====== Collected material ======
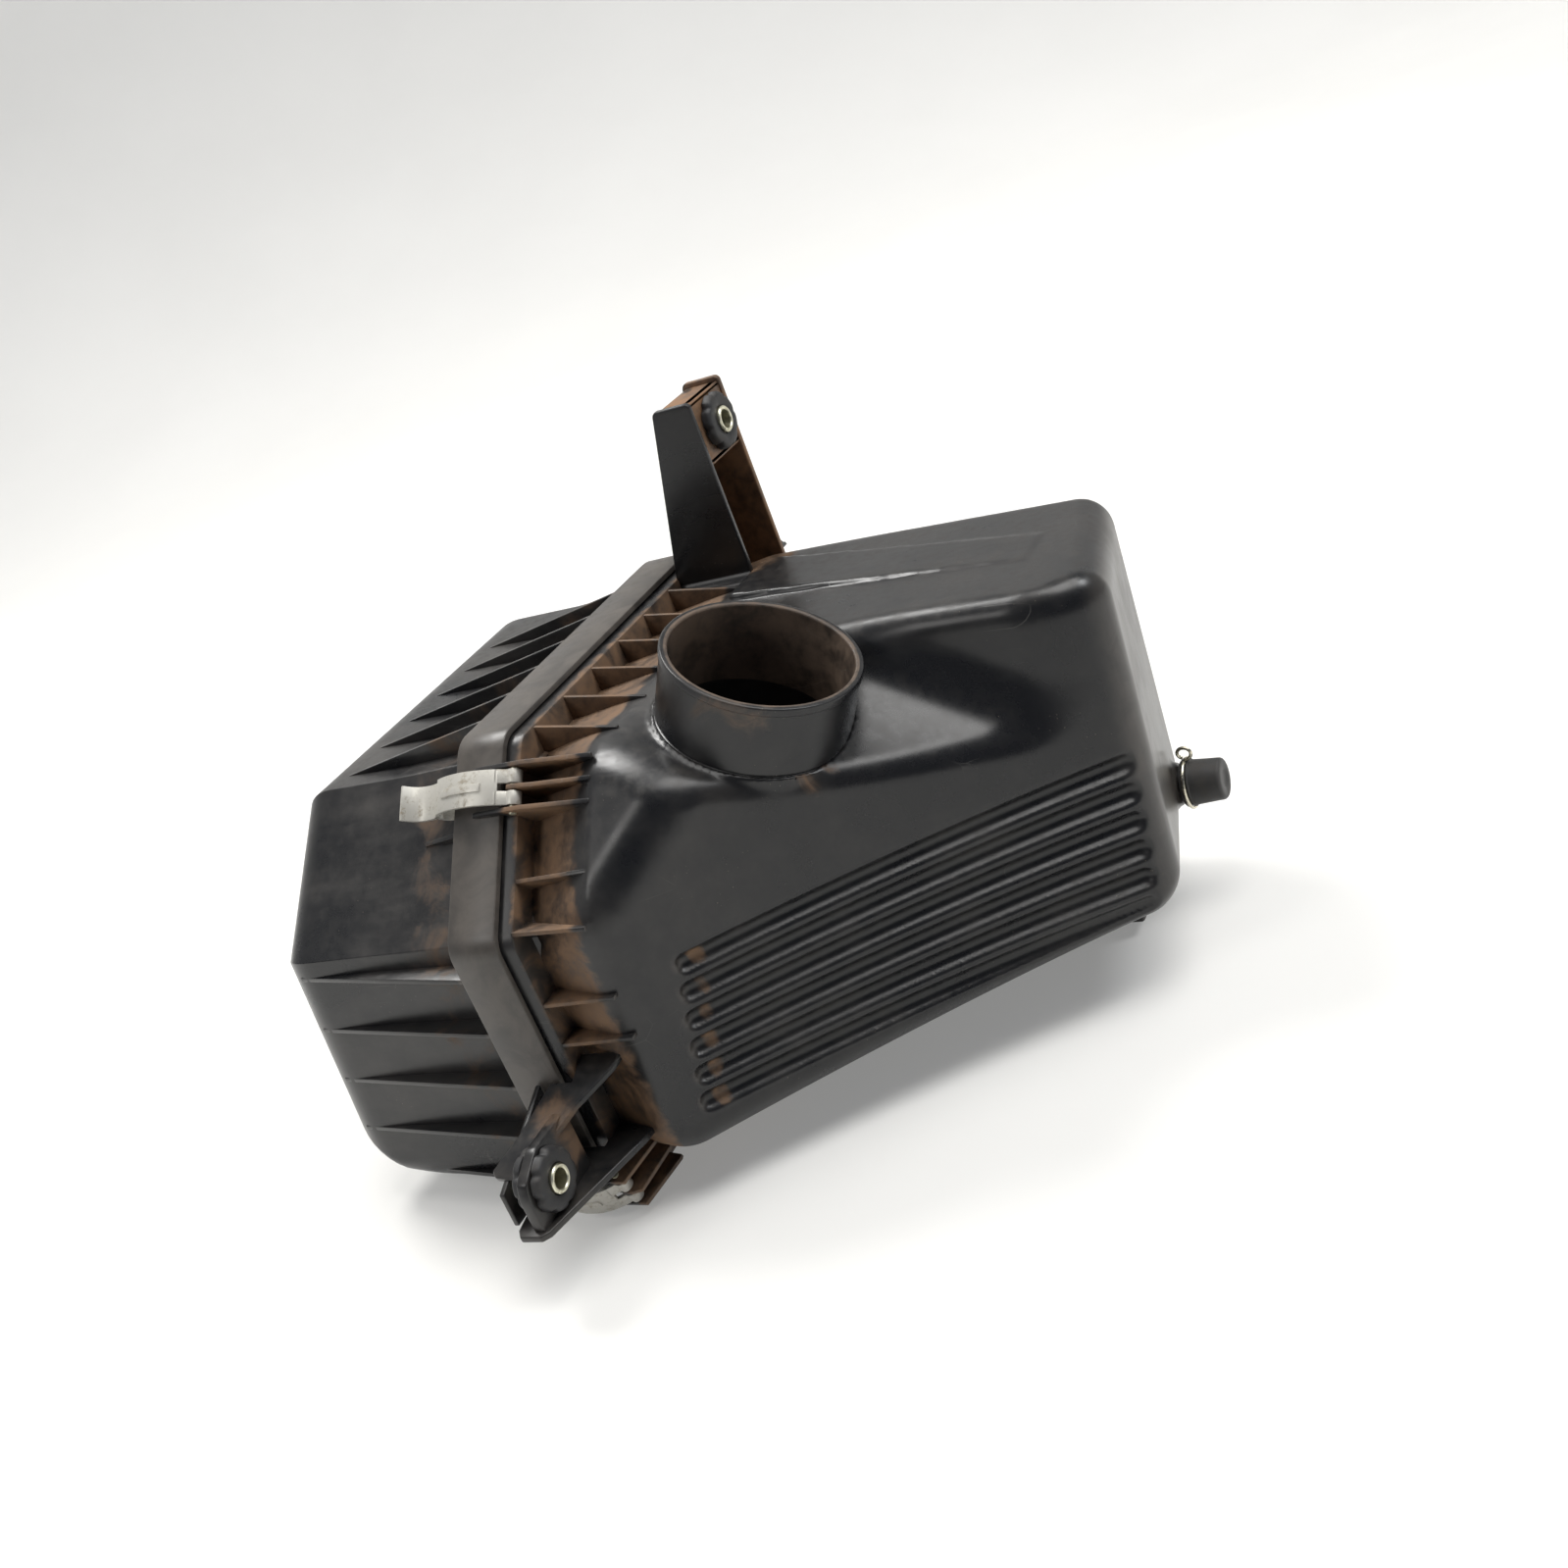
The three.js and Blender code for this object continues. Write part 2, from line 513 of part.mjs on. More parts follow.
function lowerBracket() {
  const { web, lowerBottom } = BRACKET;
  const { x, y, z } = LOWER_EYE;
  const fall = at(0, -0.929, -0.371).normalize(); // the way the top web runs
  const across = new THREE.Vector3().crossVectors(AXIS_X, fall);
  const outline = [[7, 7], [7, -6], [28, -6], [25, 1.6], [12.7, 18.4], [5, 34.6], [-1, 48],
    [-5, 50.5], [-16, 49], [-18.5, 46], [-11, 30], [-4, 8], [-4, 7]];
  const top = prism(outline, web, AXIS_X, fall, across, at(0, 5, -125.6));
  const foot = [[7, -0.8], [7, SKIRT.inset + 3], [27, SKIRT.inset + 3], [25, 3], [9, -52], [6, -55],
    [-4, -55], [-7, -51], [-14, -8], [-14, -0.8]];
  const bottom = prismZ(foot, lowerBottom - web / 2, lowerBottom + web / 2);
  const back = prismX([[-0.8, lowerBottom], [-0.8, -129], [-47, -147.5], [-47, lowerBottom]], -12, -9.5);
  const face = [[-12, lowerBottom], [-12, -133.5], [-37, -133.5], [-50, -140], [-52.5, -147], [-52.5, lowerBottom]];
  const eye = prismX(face, x, x + GROMMET.plate);
  const hole = rod(at(-20, y, z), at(x + 20, y, z), GROMMET.neck + GAP, 24);
  const clear = rod(at(-20, y, z), at(x, y, z), GROMMET.outer + 0.8, 24);
  const roomForGrommet = rod(at(x + GROMMET.plate, y, z), at(x + 12, y, z), GROMMET.outer + 0.8, 24);
  return cut(join(cut(top, roomForGrommet, clear), bottom, back, eye), hole, roomForGrommet);
}

// A long low strip along the top, highest beside the bracket and gone near the end wall.
function topStrip() {
  const outline = [[44, 190], [62, 189], [149, 183], [189, 183], [185, 207], [44, 231]];
  const above = beyond(at(0.053, 0, 1).normalize(), at(44, 0, -7.4));
  return cut(prismZ(outline, -BODY_INSETS.top - 8, 0), above);
}

function mainCase() {
  const flange = prismX(rim(even(FLANGE.inset)), FLANGE.from, FLANGE.to);
  const clips = Object.entries(STATIONS).map(([name, place]) => clipPlates(place, CLIP_BODY[name]));
  const inside = cut(bodySolid(WALL), grooveBars(GROOVE.radius + WALL, 6));
  const outside = cut(join(bodySolid(0), flange, topStrip(), ...pocketRibs()), grooveBars(GROOVE.radius, 8));
  const plates = clips.flatMap((clip) => clip.plates);
  const arms = [upperBracket(), lowerBracket(), ...plates, nipple()];
  const shell = cut(join(outside, ...arms), inside);
  const bore = outletTube(OUTLET.outer - OUTLET.wall, -OUTLET.length - 1, 1, 40);
  const drain = rod(at(180, NIPPLE.y, NIPPLE.z), at(NIPPLE.tip + 1, NIPPLE.y, NIPPLE.z), NIPPLE.bore, 16);
  return cut(join(shell, outlet()), bore, drain, ...clips.map((clip) => clip.hole));
}

// ---------------------------------------------------------------- filter element

function filterFrame() {
  const outer = prismX(rim(even(FILTER.frameInset)), -COVER.recess + GAP, FLANGE.from - GAP);
  return cut(outer, prismX(rim(even(FILTER.frameInner)), -COVER.recess - 1, 0));
}

// One sheet of paper folded to and fro, trimmed to the frame's opening.
function filterMedia() {
  const right = FLANGE.from - 2.5;
  const left = right - FILTER.depth;
  const first = FILTER.mediaInset + FILTER.paper;
  const folds = Math.floor((RIM.length - 2 * first) / (FILTER.pitch / 2));
  const half = FILTER.paper / 2;
  const pleats = [];
  for (let k = 0; k < folds; k++) {
    const y = first + (FILTER.pitch / 2) * k;
    const next = y + FILTER.pitch / 2;
    const [lower, upper] = k % 2 ? [next, y] : [y, next]; // at the right and left tips
    const outline = [[left, upper - half], [right, lower - half], [right, lower + half], [left, upper + half]];
    pleats.push(prismZ(outline, -RIM.height, 0));
  }
  const sheet = join(...pleats);
  return sheet.intersect(prismX(rim(even(FILTER.mediaInset)), left - 1, right + 1));
}

// The grid on the clean side that stops the pleats from being drawn into the outlet.
function filterGrid() {
  const from = FLANGE.from - 2.2;
  const to = FLANGE.from - 0.6;
  const plate = prismX(rim(even(FILTER.mediaInset)), from, to);
  const holes = [];
  const [cols, rows, bar] = [6, 4, 5];
  const pitchY = (RIM.length - 2 * FILTER.mediaInset - 8) / cols;
  const pitchZ = (RIM.height - 2 * FILTER.mediaInset - 8) / rows;
  const within = prismX(rim(even(FILTER.mediaInset + 5)), from - 1, to + 1);
  for (let i = 0; i < cols; i++) {
    for (let j = 0; j < rows; j++) {
      const y = FILTER.mediaInset + 4 + pitchY * i + bar / 2;
      const z = -FILTER.mediaInset - 4 - pitchZ * (j + 1) + bar / 2;
      const [w, h] = [pitchY - bar, pitchZ - bar];
      const box = prismX([[y, z], [y + w, z], [y + w, z + h], [y, z + h]], from - 1, to + 1);
      const hole = box.intersect(within);
      if (hole.volume() > 100) holes.push(hole);
    }
  }
  return cut(plate, ...holes);
}

// ---------------------------------------------------------------- clips and small parts

// A strip of even thickness that follows a line of [x, height] points.
function strip(place, line, width, thickness = CLIP.thickness) {
  const side = (sign) =>
    line.map(([x, h], i) => {
      const before = line[Math.max(i - 1, 0)];
      const after = line[Math.min(i + 1, line.length - 1)];
      const [dx, dh] = [after[0] - before[0], after[1] - before[1]];
      const scale = (sign * thickness) / 2 / Math.hypot(dx, dh);
      return [x - dh * scale, h + dx * scale];
    });
  const origin = place.point.clone().addScaledVector(place.along, width / 2);
  return ribbon(side(-1), side(1), width, AXIS_X, place.out, place.along.clone().negate(), origin);
}

const arc = (centreX, centreH, radius, fromDegrees, toDegrees, steps) =>
  Array.from({ length: steps + 1 }, (_, k) => {
    const angle = ((fromDegrees + ((toDegrees - fromDegrees) * k) / steps) * Math.PI) / 180;
    return [centreX + radius * Math.cos(angle), centreH + radius * Math.sin(angle)];
  });

function clip(place) {
  const { pinX, pinLift, pinRadius, thickness, width, ear } = CLIP;
  const curl = pinRadius + GAP + thickness / 2;
  const loop = arc(pinX, pinLift, curl, -140, 80, 8);
  const strap = [...loop, ...arc(-13, -27, 35, 58, 117, 9), [-33, -0.5], [-32.2, -2.6]];
  const hook = arc(-28.6, -2.2, 3.6, 168, 322, 6);
  const tab = [[-31, 0.6], [-36.5, -1.2], [-42, -1.4], [-47.5, 1.2], [-51, 5.6]];
  const slot = acrossRim(place, [[pinX - 5, -5], [pinX + 8, -5], [pinX + 8, 8], [pinX - 5, 8]], ear + 1.4);
  return cut(join(strip(place, strap, width), strip(place, hook, width), strip(place, tab, width)), slot);
}

function clipPin(place) {
  const { pinX, pinLift, pinRadius, earSpread, ear } = CLIP;
  const end = earSpread + ear / 2 + 0.6;
  const centre = place.point.clone().add(at(pinX, 0, 0)).addScaledVector(place.out, pinLift);
  const from = centre.clone().addScaledVector(place.along, -end);
  const to = centre.clone().addScaledVector(place.along, end);
  return rod(from, to, pinRadius, 16);
}

function grommet(eye) {
  const { outer, neck, lip, plate, lobes, lobe } = GROMMET;
  const left = -lip - GAP;
  const right = plate + lip + GAP;
  const bore = BUSH.outer + GAP;
  const profile = [[left, bore], [right, bore], [right, outer - 1.5], [right - 1.5, outer], [plate + GAP, outer],
    [plate + GAP, neck], [-GAP, neck], [-GAP, outer], [left + 1.5, outer], [left, outer - 1.5]];
  const ring = turnedAboutX(profile, eye.x, eye.y, eye.z, 24);
  const notches = [];
  for (let k = 0; k < lobes; k++) {
    const angle = (2 * Math.PI * (k + 0.5)) / lobes;
    const y = eye.y + (outer + 0.4) * Math.cos(angle);
    const z = eye.z + (outer + 0.4) * Math.sin(angle);
    notches.push(rod(at(eye.x + left - 1, y, z), at(eye.x + right + 1, y, z), lobe, 6));
  }
  return cut(ring, ...notches);
}

function bush(eye) {
  const { outer, bore, sides } = BUSH;
  const from = -GROMMET.lip - 1.5;
  const to = GROMMET.plate + GROMMET.lip + 1.5;
  return turnedAboutX([[from, bore], [to, bore], [to, outer], [from, outer]], eye.x, eye.y, eye.z, sides);
}

function drainCap() {
  const { y, z, outer, tip } = NIPPLE;
  const bore = outer + 0.8 + GAP;
  const back = 212.5;
  const end = tip + 4.5;
  const profile = [[back, bore], [tip + GAP, bore], [tip + GAP, 0], [end, 0], [end, 8.2], [end - 1.5, 9.7],
    [back + 3.4, 10.8], [back + 3.4, 10], [back + 1.2, 10], [back + 1.2, 10.8], [back, 10.8]];
  const open = profile.map(([along, radius]) => new THREE.Vector2(radius, along));
  const ordered = [...open.slice(3), ...open.slice(0, 3)];
  const geometry = new THREE.LatheGeometry(ordered, 28);
  geometry.rotateZ(-Math.PI / 2);
  geometry.translate(0, y, z);
  return toSolid(geometry);
}

// A wire ring in the cap's groove, with a round loop standing on top.
function drainClamp() {
  const x = 214.8;
  const wireRadius = 0.8;
  const ringRadius = 10 + GAP + wireRadius;
  const ring = new THREE.TorusGeometry(ringRadius, wireRadius, 6, 24);
  ring.rotateY(Math.PI / 2);
  ring.translate(x, NIPPLE.y, NIPPLE.z);
  const loop = new THREE.TorusGeometry(3, wireRadius, 6, 12);
  loop.rotateX(Math.PI / 2);
  loop.translate(x + 1.2, NIPPLE.y, NIPPLE.z + ringRadius + 3.6);
  return join(toSolid(ring), toSolid(loop));
}

function inletSeal() {
  const ring = cut(prismX(oval(WALL + 8), inletFace, inletFace + 8), prismX(oval(WALL + GAP), inletFace - 1, inletFace + 9));
  return ring;
}

// ---------------------------------------------------------------- assembly

const housing = new THREE.Group();

function place(name, solid, material) {
  const mesh = new THREE.Mesh(toGeometry(solid), material);
  mesh.name = name;
  housing.add(mesh);
}

place('main_case', mainCase(), plastic);
place('end_cover', endCover(), plastic);
place('filter_frame', filterFrame(), rubber);
place('filter_media', filterMedia(), paper);
place('filter_grid', filterGrid(), plastic);
for (const [name, spot] of Object.entries(STATIONS)) {
  place(`clip_${name}`, clip(spot), clipSteel);
  place(`clip_pin_${name}`, clipPin(spot), zinc);
}
place('grommet_upper', grommet(UPPER_EYE), rubber);
place('grommet_lower', grommet(LOWER_EYE), rubber);
place('bush_upper', bush(UPPER_EYE), zinc);
place('bush_lower', bush(LOWER_EYE), zinc);
place('drain_cap', drainCap(), rubber);
place('drain_clamp', drainClamp(), wire);
place('inlet_seal', inletSeal(), foam);

const box = new THREE.Box3().setFromObject(housing);
housing.position.set(-(box.min.x + box.max.x) / 2, -(box.min.y + box.max.y) / 2, -box.min.z);

export default housing;
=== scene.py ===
"""Air filter housing: the looks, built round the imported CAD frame. Metres, +Z up.

Most shapes are worked out in millimetres in the housing's own frame: X = 0 is the parting
plane, Y = 0 the front of the cover's rim and Z = 0 its top. to_row() turns them into metres
in the row frame.
"""

import math

import bmesh
import bpy
import numpy as np
from mathutils import Matrix, Vector


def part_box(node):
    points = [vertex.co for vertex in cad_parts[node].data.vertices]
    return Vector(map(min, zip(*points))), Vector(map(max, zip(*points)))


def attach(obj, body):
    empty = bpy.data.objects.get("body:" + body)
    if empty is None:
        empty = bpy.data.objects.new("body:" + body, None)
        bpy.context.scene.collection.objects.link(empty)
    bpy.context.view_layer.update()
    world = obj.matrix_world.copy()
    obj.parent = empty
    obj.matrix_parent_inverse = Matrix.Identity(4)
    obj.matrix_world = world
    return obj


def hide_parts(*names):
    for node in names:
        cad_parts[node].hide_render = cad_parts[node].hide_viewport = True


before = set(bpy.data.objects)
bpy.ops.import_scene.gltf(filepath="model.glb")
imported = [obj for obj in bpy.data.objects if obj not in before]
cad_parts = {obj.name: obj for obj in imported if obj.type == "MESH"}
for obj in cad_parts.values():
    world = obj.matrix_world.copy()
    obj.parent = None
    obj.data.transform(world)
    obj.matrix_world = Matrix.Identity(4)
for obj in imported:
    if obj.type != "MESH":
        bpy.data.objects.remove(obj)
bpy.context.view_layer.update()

# ---------------- dimensions, in millimetres

WALL = 2.5
RIM = {"length": 262.0, "height": 201.0, "cut_y": 61.0, "cut_z": 63.0, "width": 24.0}
CORNER, CUT_CORNER = 25.0, 15.0
COVER = {"inset": 12.0, "bottom": 1.0, "draft": 2.0, "top": -128.0, "lean": 0.11, "round": 22.0,
         "low_along": 60.0, "low_up": 56.0, "recess": 20.0}
STRETCH_PARTS = (16, 20, 16, 16, 8)
SKIRT_INSET, SKIRT_TO, FLARE_END = 15.0, 8.0, 43.0
BODY_INSET = {"front": 4.0, "bottom": 23.0, "back": 10.0, "top": 10.0, "cut": 1.0}
FLANGE = {"inset": 3.5, "from": -3.0, "to": 6.5}
OUTLET_AXIS = np.array([0.484, 0.0, 0.875]) / math.hypot(0.484, 0.875)
OUTLET_RIM = np.array([105.0, 98.0, -1.0])
GROOVE = {"radius": 4.4, "sunk": 3.6, "first": -94.5, "pitch": -12.2, "count": 6,
          "left": 64.0, "step": 2.2, "right": 218.0}
OUTLET_R, OUTLET_WALL, OUTLET_LENGTH, LEDGE_DEPTH = 40.0, 2.8, 50.0, 33.0
NIPPLE = {"y": 216.0, "z": -147.0, "outer": 8.0, "bore": 5.0, "root": 190, "foot": 211, "tip": 226.0}
CLAMP = {"x": 214.8, "cap": 10.3, "wire": 0.8}
UPPER_EYE = (40.0, 235.5, 59.0)
LOWER_EYE = (2.0, -37.0, -148.0)
EYE_PLATE, EYE_HOLE, ARM_WEB = 5.0, 9.3, 3.0
UPPER_ARM = {"front": 217.0, "back": 251.0}
LOW_ARM_BOTTOM = -163.2
GROMMET_LIP = 4.2
INLET = {"y": 150.0, "z": -100.0, "half_y": 42.0, "half_z": 27.0, "round": 18.0, "length": 18.0}
CLIPS = ("front_upper", "front_lower", "back_upper", "back_lower")

# The row frame's origin in the housing's own frame, from two faces of the cover's rim.
_low, _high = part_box("end_cover")
ORIGIN = np.array([-_high.x * 1000, -_low.y * 1000, -_high.z * 1000])


def to_row(points):
    return (np.asarray(points, float) - ORIGIN) / 1000


def groove_z(k):
    return GROOVE["first"] + GROOVE["pitch"] * k


# ---------------- meshes


def link(name, data):
    """Makes an object of a mesh, camera or light and puts it in the scene."""
    obj = bpy.data.objects.new(name, data)
    bpy.context.collection.objects.link(obj)
    return obj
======
• Work to be completed: Take the lines from the line with "const box = new" through the line with "obj.matrix_parent_inverse = Matrix.Identity(4)", both ends included, and give them again exactly, with nothing else.

• Answer for this exercise:
const box = new THREE.Box3().setFromObject(housing);
housing.position.set(-(box.min.x + box.max.x) / 2, -(box.min.y + box.max.y) / 2, -box.min.z);

export default housing;
=== scene.py ===
"""Air filter housing: the looks, built round the imported CAD frame. Metres, +Z up.

Most shapes are worked out in millimetres in the housing's own frame: X = 0 is the parting
plane, Y = 0 the front of the cover's rim and Z = 0 its top. to_row() turns them into metres
in the row frame.
"""

import math

import bmesh
import bpy
import numpy as np
from mathutils import Matrix, Vector


def part_box(node):
    points = [vertex.co for vertex in cad_parts[node].data.vertices]
    return Vector(map(min, zip(*points))), Vector(map(max, zip(*points)))


def attach(obj, body):
    empty = bpy.data.objects.get("body:" + body)
    if empty is None:
        empty = bpy.data.objects.new("body:" + body, None)
        bpy.context.scene.collection.objects.link(empty)
    bpy.context.view_layer.update()
    world = obj.matrix_world.copy()
    obj.parent = empty
    obj.matrix_parent_inverse = Matrix.Identity(4)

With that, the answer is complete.